GIVEN REQUEST: Repeat the lines of the data that follow, please, starting at the first and stopping after the one with "small flat spot.".

[Data items]
____

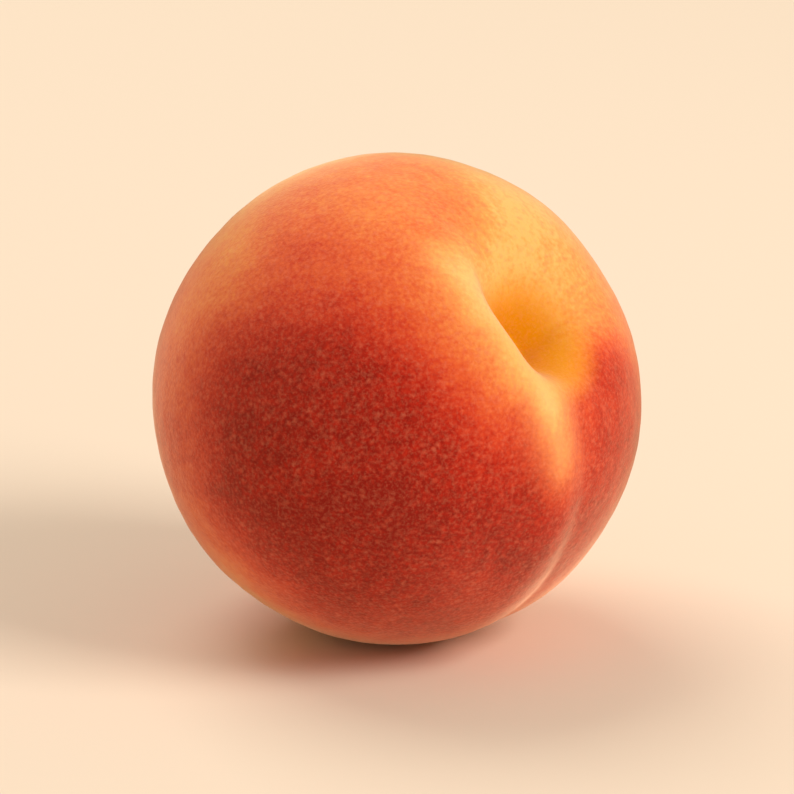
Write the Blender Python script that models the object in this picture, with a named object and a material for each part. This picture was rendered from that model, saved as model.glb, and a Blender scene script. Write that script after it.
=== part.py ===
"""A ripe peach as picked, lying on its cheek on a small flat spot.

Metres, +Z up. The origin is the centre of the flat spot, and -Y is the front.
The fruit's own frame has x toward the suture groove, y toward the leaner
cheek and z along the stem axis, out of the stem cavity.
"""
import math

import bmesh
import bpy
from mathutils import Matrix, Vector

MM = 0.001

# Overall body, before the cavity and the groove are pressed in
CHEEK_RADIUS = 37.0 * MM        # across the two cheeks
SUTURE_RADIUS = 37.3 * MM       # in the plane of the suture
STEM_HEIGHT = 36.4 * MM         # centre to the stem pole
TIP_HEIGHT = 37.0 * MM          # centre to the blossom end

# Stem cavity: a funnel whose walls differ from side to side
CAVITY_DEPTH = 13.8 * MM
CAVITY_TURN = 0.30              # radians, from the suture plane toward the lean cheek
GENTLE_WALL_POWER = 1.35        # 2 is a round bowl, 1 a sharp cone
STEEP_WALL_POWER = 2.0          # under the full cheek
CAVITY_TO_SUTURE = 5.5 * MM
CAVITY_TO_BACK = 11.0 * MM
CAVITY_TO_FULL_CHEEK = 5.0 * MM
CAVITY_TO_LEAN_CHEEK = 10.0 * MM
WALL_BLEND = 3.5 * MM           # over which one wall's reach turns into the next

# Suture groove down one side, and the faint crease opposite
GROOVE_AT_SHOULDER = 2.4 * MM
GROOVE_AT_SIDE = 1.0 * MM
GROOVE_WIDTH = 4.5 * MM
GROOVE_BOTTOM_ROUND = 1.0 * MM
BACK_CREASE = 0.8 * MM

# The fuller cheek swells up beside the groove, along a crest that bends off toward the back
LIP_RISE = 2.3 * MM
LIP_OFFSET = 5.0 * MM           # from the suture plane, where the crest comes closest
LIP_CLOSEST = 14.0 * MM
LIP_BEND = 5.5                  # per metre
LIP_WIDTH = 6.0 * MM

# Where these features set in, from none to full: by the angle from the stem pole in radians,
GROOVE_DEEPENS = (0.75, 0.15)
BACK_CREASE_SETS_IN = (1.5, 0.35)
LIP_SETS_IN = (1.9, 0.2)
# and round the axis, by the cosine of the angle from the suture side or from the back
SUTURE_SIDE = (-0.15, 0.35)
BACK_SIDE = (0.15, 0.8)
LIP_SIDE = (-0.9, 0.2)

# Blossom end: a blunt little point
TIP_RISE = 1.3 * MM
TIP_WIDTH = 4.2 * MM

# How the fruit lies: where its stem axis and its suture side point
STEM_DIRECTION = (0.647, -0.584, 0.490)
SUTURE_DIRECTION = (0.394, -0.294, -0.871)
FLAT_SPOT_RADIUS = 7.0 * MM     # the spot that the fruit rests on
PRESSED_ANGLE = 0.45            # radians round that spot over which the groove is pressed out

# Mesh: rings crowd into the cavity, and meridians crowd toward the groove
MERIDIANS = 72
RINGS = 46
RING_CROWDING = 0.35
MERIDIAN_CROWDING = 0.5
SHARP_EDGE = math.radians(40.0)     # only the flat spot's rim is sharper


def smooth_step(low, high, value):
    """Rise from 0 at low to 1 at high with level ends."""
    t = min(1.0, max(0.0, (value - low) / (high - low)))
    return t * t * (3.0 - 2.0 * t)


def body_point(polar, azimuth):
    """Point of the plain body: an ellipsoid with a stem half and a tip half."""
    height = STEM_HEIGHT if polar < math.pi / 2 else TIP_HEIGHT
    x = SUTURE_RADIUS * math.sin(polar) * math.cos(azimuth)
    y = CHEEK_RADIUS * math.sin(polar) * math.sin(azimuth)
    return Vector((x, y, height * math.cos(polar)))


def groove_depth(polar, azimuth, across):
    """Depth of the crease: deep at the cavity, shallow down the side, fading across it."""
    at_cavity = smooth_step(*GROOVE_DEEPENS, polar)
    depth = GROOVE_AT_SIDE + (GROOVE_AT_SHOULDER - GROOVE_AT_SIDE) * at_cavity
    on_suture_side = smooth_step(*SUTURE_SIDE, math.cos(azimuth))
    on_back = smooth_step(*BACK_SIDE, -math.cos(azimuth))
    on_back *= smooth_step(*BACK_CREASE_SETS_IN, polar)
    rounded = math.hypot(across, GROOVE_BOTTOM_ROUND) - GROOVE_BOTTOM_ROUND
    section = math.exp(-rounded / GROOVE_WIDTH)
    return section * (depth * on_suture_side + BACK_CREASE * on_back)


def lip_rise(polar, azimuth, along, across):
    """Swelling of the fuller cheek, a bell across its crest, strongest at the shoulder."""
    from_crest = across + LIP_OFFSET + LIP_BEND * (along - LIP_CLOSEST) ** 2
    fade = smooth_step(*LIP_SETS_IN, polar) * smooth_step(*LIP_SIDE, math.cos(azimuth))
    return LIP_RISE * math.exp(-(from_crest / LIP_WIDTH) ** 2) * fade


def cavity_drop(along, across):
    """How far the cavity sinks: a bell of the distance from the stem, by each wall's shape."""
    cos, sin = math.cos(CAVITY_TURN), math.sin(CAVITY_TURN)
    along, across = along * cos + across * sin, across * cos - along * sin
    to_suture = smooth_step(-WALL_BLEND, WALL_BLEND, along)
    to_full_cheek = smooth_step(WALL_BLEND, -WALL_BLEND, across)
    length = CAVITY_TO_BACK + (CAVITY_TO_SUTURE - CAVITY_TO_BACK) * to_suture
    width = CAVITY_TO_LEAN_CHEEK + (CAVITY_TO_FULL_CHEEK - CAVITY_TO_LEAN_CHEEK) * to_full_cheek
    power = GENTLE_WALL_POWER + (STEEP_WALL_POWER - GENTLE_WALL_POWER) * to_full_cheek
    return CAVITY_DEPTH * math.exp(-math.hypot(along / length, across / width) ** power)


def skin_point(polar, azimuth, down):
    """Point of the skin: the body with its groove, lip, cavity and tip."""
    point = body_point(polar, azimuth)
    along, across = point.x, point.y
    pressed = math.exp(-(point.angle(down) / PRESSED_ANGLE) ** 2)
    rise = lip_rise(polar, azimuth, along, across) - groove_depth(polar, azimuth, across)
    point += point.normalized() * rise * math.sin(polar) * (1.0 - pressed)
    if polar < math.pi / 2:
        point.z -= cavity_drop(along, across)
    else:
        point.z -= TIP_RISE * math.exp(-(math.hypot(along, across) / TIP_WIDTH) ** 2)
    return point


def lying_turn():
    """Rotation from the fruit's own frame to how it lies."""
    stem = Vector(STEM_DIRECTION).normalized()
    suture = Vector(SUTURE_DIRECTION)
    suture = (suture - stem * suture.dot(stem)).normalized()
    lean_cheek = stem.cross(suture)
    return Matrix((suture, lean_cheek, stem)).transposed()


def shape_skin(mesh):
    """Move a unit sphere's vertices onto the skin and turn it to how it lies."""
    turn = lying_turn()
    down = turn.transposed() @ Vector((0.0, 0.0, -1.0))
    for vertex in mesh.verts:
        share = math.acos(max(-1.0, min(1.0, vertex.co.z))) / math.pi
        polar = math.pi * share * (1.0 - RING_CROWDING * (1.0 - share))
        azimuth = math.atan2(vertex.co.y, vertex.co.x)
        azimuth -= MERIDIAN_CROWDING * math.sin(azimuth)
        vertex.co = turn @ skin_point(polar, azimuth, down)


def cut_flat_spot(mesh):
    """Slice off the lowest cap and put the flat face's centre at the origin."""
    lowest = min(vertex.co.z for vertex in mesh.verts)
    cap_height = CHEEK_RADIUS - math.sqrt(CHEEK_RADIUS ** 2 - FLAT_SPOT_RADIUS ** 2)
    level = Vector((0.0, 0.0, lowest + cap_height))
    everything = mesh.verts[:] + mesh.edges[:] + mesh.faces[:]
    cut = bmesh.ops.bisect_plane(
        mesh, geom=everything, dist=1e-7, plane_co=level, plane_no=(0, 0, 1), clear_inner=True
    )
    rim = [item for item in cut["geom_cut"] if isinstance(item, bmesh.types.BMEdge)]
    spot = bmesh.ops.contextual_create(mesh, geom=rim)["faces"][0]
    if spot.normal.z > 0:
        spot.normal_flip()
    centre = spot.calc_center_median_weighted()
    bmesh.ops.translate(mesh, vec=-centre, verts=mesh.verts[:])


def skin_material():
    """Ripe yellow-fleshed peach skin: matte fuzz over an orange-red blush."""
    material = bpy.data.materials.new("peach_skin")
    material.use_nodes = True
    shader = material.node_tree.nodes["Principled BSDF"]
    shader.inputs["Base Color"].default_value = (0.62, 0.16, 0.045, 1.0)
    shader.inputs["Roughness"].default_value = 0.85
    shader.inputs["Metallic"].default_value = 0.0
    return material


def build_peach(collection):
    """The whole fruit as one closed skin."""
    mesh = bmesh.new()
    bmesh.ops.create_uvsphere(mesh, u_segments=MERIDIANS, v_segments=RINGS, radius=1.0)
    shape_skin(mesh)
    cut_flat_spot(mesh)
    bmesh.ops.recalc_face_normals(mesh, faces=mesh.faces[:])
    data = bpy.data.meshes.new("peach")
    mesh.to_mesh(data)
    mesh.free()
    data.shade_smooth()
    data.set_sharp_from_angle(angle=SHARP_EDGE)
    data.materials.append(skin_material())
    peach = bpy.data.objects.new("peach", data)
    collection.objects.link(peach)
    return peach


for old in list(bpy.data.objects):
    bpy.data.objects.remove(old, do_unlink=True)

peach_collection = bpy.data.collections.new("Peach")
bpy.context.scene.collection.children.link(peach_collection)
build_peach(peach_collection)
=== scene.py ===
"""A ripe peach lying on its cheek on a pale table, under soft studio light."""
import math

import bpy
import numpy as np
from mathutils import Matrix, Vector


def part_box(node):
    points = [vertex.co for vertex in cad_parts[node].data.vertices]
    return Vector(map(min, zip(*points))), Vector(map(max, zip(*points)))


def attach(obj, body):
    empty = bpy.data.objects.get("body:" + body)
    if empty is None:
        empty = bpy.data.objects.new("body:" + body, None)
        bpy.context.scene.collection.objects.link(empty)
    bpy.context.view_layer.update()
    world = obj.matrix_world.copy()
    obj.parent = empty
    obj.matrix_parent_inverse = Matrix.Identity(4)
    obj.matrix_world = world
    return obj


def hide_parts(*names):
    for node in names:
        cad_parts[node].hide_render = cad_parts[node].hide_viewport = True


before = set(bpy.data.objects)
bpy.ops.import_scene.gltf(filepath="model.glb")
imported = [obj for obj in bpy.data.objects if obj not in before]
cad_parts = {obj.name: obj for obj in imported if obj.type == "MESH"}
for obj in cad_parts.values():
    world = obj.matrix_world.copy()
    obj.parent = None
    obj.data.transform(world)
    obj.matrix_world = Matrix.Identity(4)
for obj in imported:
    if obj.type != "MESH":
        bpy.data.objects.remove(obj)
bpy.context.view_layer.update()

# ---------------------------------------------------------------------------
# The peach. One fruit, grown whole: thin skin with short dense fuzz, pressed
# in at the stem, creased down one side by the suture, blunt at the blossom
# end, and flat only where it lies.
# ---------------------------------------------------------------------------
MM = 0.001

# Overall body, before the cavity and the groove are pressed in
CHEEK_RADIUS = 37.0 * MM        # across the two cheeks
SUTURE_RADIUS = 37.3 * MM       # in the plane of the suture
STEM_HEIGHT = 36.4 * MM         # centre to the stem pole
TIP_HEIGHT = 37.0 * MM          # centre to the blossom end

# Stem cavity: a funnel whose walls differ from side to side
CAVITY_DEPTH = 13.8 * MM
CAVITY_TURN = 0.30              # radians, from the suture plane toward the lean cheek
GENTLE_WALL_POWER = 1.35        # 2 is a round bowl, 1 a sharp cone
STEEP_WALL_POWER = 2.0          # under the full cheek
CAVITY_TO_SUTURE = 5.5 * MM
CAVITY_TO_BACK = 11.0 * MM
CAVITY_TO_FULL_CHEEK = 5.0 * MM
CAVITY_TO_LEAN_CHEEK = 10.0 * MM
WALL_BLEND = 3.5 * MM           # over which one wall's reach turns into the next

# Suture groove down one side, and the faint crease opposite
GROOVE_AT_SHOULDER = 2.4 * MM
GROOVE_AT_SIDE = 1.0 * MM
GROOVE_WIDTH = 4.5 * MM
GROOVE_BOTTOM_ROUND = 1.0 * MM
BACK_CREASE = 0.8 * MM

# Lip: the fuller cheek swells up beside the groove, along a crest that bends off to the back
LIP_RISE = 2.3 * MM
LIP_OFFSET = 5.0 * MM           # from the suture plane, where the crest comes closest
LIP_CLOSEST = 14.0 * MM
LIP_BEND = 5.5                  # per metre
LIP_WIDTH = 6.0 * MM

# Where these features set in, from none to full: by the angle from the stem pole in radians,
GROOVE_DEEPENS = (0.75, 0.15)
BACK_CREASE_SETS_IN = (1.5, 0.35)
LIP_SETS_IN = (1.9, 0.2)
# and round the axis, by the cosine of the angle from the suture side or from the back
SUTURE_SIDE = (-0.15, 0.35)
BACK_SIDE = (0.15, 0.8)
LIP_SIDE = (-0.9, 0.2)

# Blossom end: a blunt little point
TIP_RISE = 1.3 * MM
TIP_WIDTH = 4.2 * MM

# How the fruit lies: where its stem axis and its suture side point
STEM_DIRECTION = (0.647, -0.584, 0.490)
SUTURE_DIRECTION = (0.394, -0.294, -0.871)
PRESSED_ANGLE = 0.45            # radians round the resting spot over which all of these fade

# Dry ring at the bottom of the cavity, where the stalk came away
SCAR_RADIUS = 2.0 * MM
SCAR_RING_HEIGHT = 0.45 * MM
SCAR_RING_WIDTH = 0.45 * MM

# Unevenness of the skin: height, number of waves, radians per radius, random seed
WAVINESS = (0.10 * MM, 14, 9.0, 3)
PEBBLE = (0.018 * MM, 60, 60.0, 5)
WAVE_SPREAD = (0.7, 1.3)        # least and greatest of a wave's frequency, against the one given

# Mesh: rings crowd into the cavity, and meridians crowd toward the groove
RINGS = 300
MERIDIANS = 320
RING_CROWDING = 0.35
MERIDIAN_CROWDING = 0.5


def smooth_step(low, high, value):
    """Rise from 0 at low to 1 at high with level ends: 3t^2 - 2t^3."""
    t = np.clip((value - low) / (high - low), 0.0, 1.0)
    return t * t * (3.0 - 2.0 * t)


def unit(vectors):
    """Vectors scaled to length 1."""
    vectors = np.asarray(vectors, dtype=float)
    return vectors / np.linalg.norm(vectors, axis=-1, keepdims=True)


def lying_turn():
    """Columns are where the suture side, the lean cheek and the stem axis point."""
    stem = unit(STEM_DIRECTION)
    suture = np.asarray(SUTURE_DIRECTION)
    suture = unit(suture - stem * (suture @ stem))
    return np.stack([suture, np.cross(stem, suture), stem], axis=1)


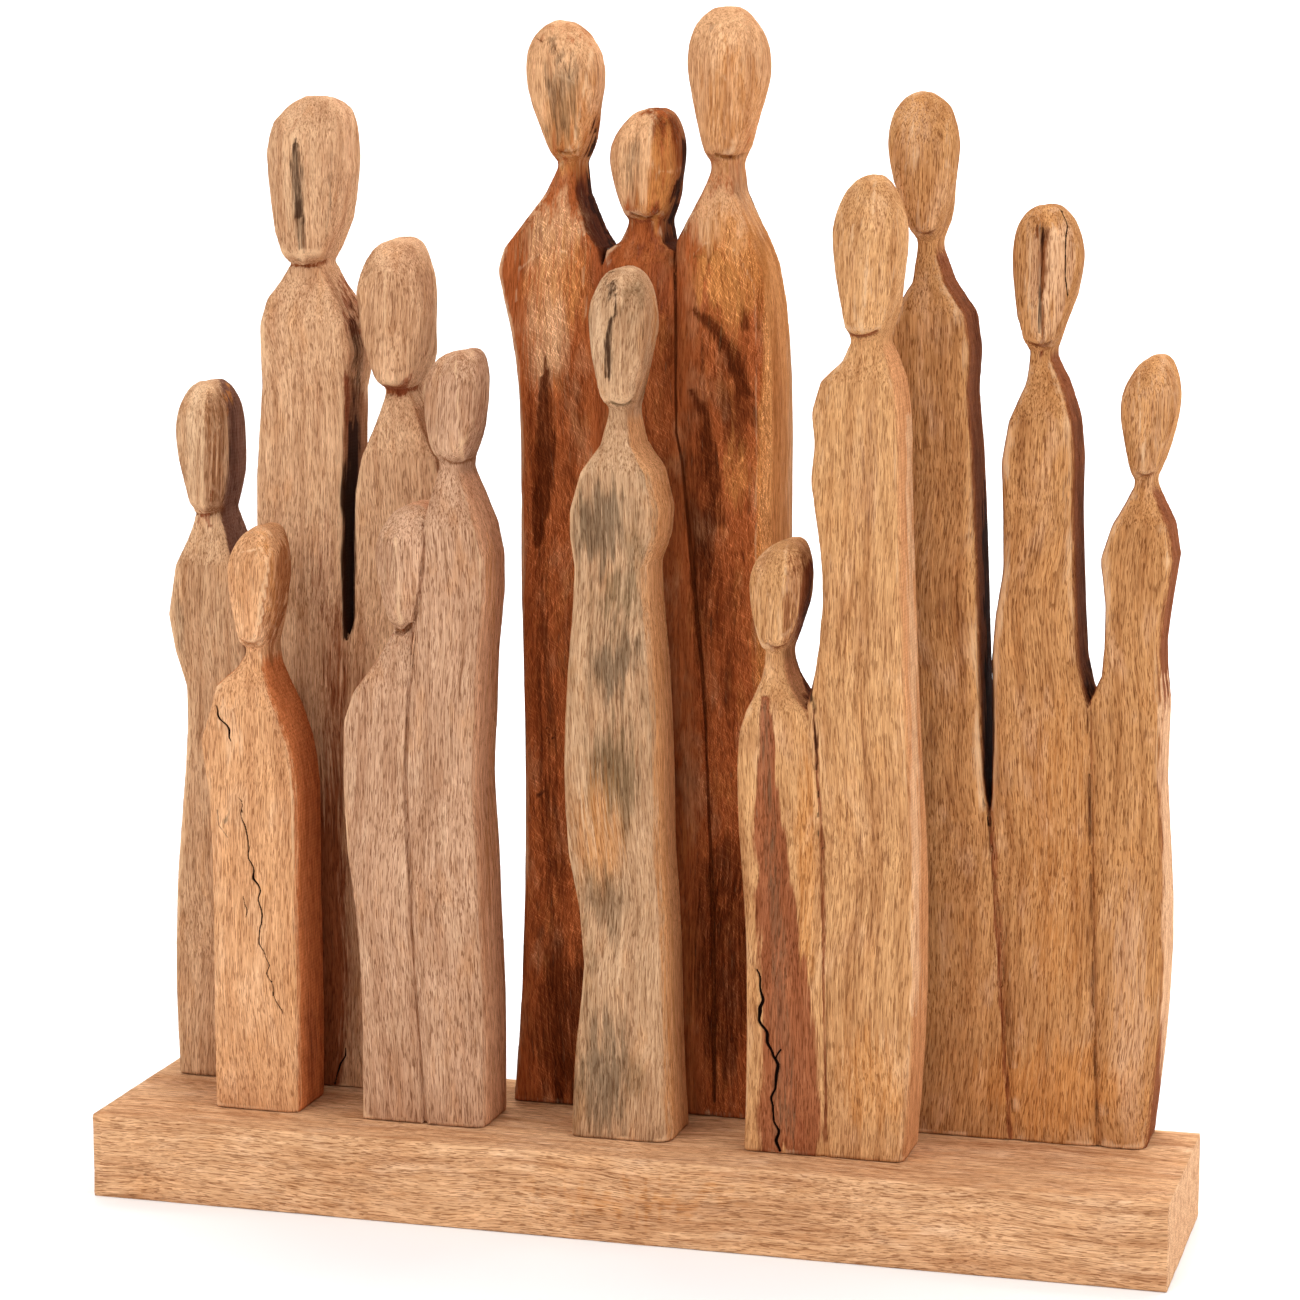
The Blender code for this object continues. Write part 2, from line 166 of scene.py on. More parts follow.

____

RESULT OF THE TASK:
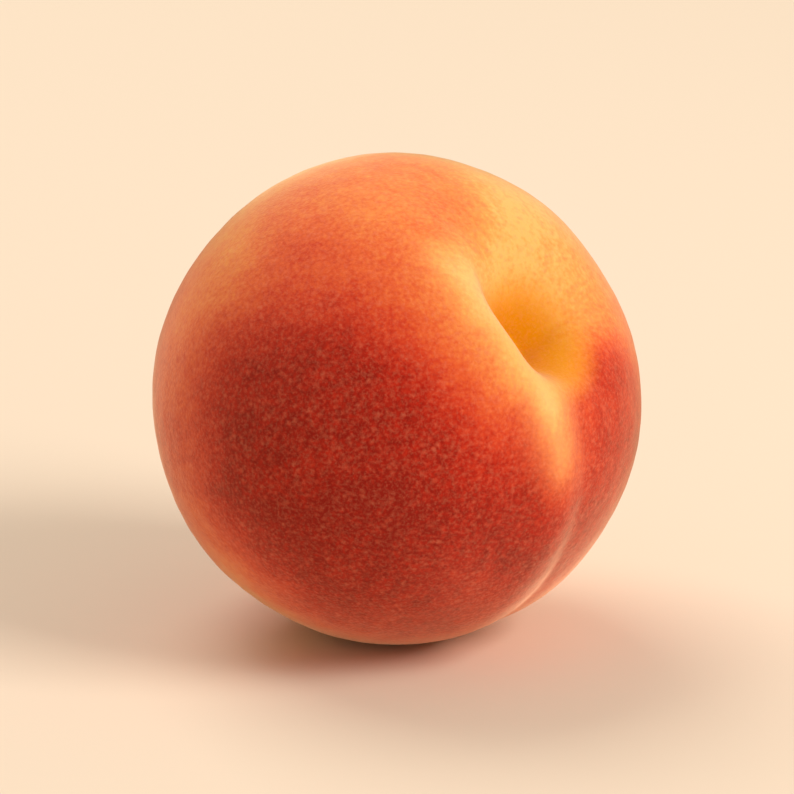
Write the Blender Python script that models the object in this picture, with a named object and a material for each part. This picture was rendered from that model, saved as model.glb, and a Blender scene script. Write that script after it.
=== part.py ===
"""A ripe peach as picked, lying on its cheek on a small flat spot.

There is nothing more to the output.